Menilik pada kedua kata tersebut (pesimis dan optimis) yang nampaknya memiliki pengaruh cukup besar dalam menjalani kehidupan, pada kesempatan kali ini penulis akan membahas mengenai larangan bersikap pesimis dalam QS. Ali Imran ayat 139.
وَلَا تَهِنُوا۟ وَلَا تَحْزَنُوا۟ وَأَنتُمُ ٱلْأَعْلَوْنَ إِن كُنتُم مُّؤْمِنِينَ
Artinya: Janganlah kamu bersikap lemah, dan janganlah (pula) kamu bersedih hati, padahal kamulah orang-orang yang paling tinggi (derajatnya), jika kamu orang-orang yang beriman.
Tafsir Surat Ali Imran Ayat 139
Sebelum masuk pada penafsiran ayat tersebut, perlu diketahui bahwa sebab turunnya QS. Ali Imran ayat 139 ini adalah untuk mengobati kesedihan kaum muslim yang sempat terpukul mundur dalam perang Uhud. Dengan kata lain, ayat ini merupakan sebuah motivasi bagi kaum muslim agar tidak pesimis dalam menghadapi persoalan kehidupan.
Adapun penafsiran dari ayat ini, bersumber pada Zubdatut Tafsir Min Fathil Qadir, huruf لَا berarti sebuah larangan. Kemudian kata تَهِنُوا۟ berasal dari kata al-wahnu (الوهن) yang berarti menyatakan kelemahan pada fisik dan kata تَحْزَنُوا۟ yang berasal dari kata al-haznu (الحزن) memiliki arti dukacita atau kesedihan akibat kehilangan sesuatu yang dicintai. Sementara itu, kata الْأَعْلَوْنَ berati memiliki derajat yang paling tinggi disebabkan Allah Swt sebagai penolong mereka (kaum muslim).

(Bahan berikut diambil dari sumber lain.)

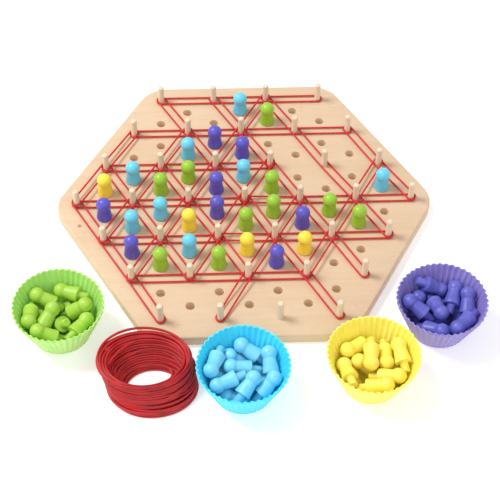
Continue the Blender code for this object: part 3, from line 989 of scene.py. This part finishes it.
def make_light():
    """Soft studio light from all round, with a key lamp at the left and a weak fill at the front."""
    world = bpy.data.worlds.new("studio")
    world.use_nodes = True
    sky = world.node_tree.nodes["Background"]
    sky.inputs["Color"].default_value = (1, 1, 1, 1)
    sky.inputs["Strength"].default_value = SKY_STRENGTH
    bpy.context.scene.world = world
    for light in LIGHTS:
        add_light(*light)


def make_camera():
    """The camera looks down at the set from a little to the left of its front."""
    azimuth, elevation, roll = (math.radians(angle) for angle in CAMERA_ANGLES)
    back = Vector((
        math.sin(azimuth) * math.cos(elevation),
        -math.cos(azimuth) * math.cos(elevation),
        math.sin(elevation),
    ))
    right = (-back).cross(Vector((0, 0, 1))).normalized()
    up = back.cross(right)
    turned_right = math.cos(roll) * right + math.sin(roll) * up
    turned_up = -math.sin(roll) * right + math.cos(roll) * up
    lens = bpy.data.cameras.new("camera")
    lens.sensor_width = CAMERA_SENSOR
    lens.lens = CAMERA_LENS
    lens.clip_start = CAMERA_NEAR
    camera = bpy.data.objects.new("camera", lens)
    axes = Matrix((turned_right, turned_up, back)).transposed().to_4x4()
    camera.matrix_world = Matrix.Translation(CAMERA_TARGET + back * CAMERA_DISTANCE) @ axes
    bpy.context.scene.collection.objects.link(camera)
    bpy.context.scene.camera = camera


def main():
    make_camera()
    make_light()
    make_stage()
    bpy.context.scene.view_settings.view_transform = "Standard"
    paints = {
        colour: plastic("plastic_" + colour, *PLASTIC[colour], PAWN_ROUGHNESS) for colour in COLOURS
    }
    spare_paints = {
        colour: plastic("plastic_spare_" + colour, *SPARE_PLASTIC[colour], SPARE_ROUGHNESS)
        for colour in COLOURS
    }
    silicones = {colour: silicone("silicone_" + colour, *SILICONE[colour]) for colour in COLOURS}
    chance = random.Random(SEED)
    # the hole walls' material carries painted light
    make_board(wood("beech_board", WOOD_PALE, WOOD_WARM, (ALONG_GRAIN, 1.0, 1.0), KNOT), painted_light_hole_wood())
    make_pins(wood("beech_dowel", PIN_PALE, PIN_WARM, (1.0, 1.0, ALONG_GRAIN)), chance)
    make_pawns(paints, chance)
    make_bands(rubber("red_rubber", *RUBBER_RED), chance)
    make_cups(silicones)
    make_spares(spare_paints, chance)
    # the ring's rubber is darkened with painted shade
    make_spare_ring(rubber("red_rubber_pile", *PILE_RED_PAINTED_SHADE), chance)


main()

boxes = {"cad": cad_box, "visual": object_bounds()}
{name: [list(corner) for corner in box] for name, box in boxes.items()}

Baca juga: Empat Fungsi Al-Qur’an Menurut M. Quraish Shihab
Penafsiran lainnya yakni pada Tafsir Al-Misbah: Pesan, Kesan Dan Keserasian al-Qur’an karya M. Quraish Shihab, diterangkan pula mengapa kaum muslim harus bersedih, sementara yang mereka perjuangkan adalah kebenaran. Mengapa kita bersedih padahal orang-orang yang gugur di antara kita mendapat pengampunan Ilahi dan menuju surga, yakni jika kamu benar-benar beriman.

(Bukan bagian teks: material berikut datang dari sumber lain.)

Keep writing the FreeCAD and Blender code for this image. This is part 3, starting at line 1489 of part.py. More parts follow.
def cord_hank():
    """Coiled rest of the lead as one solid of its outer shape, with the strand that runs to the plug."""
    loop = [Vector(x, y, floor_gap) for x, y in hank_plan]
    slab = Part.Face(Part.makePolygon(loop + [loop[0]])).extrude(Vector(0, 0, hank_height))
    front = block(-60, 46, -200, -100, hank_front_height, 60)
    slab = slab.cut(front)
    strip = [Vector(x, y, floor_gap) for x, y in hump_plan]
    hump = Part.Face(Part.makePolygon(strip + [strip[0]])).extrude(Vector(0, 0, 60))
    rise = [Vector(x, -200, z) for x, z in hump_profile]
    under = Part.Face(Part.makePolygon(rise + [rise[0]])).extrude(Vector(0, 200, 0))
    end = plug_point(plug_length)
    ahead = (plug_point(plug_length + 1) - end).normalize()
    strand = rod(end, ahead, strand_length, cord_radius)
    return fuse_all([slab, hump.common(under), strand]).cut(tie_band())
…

Adapun dalam Tafsir Ayat-Ayat Hukum II karya Luthfie Abdullah Ismail, diterangkan bahwa makna kalimat وَأَنتُمُ ٱلْأَعْلَوْنَ yang berarti kaum muslim paling tinggi derajatnya disebabkan oleh beberapa hal. Pertama, kemampuan perang yang dimiliki umat Islam lebih baik daripada kaum kafir dan kedua, umat Islam berperang untuk Allah Swt atau demi menegakkan agama yang haqq, sementara kaum kafir berperang untuk Thagut yakni ke-bathil-an.
Baca juga: Surah Ibrahim Ayat 28: Larangan Memanipulasi Nikmat Allah Swt dalam Konteks Berbangsa
Allah Swt Melarang Kaum Muslim untuk Pesimis
Pemaknaan ayat tersebut dapat dipahami bahwa Allah Swt melarang kaum muslim untuk pesimis, bersedih dan berputus asa disebabkan kehilangan mereka karena terbunuh ataupun terluka di perang Uhud. Sebaliknya, Allah Swt ingin mengajarkan kepada kaum muslim untuk menjadikan kesedihan di perang Uhud tersebut sebagai cambuk agar lebih semangat berjuang dalam membela agama Allah Swt.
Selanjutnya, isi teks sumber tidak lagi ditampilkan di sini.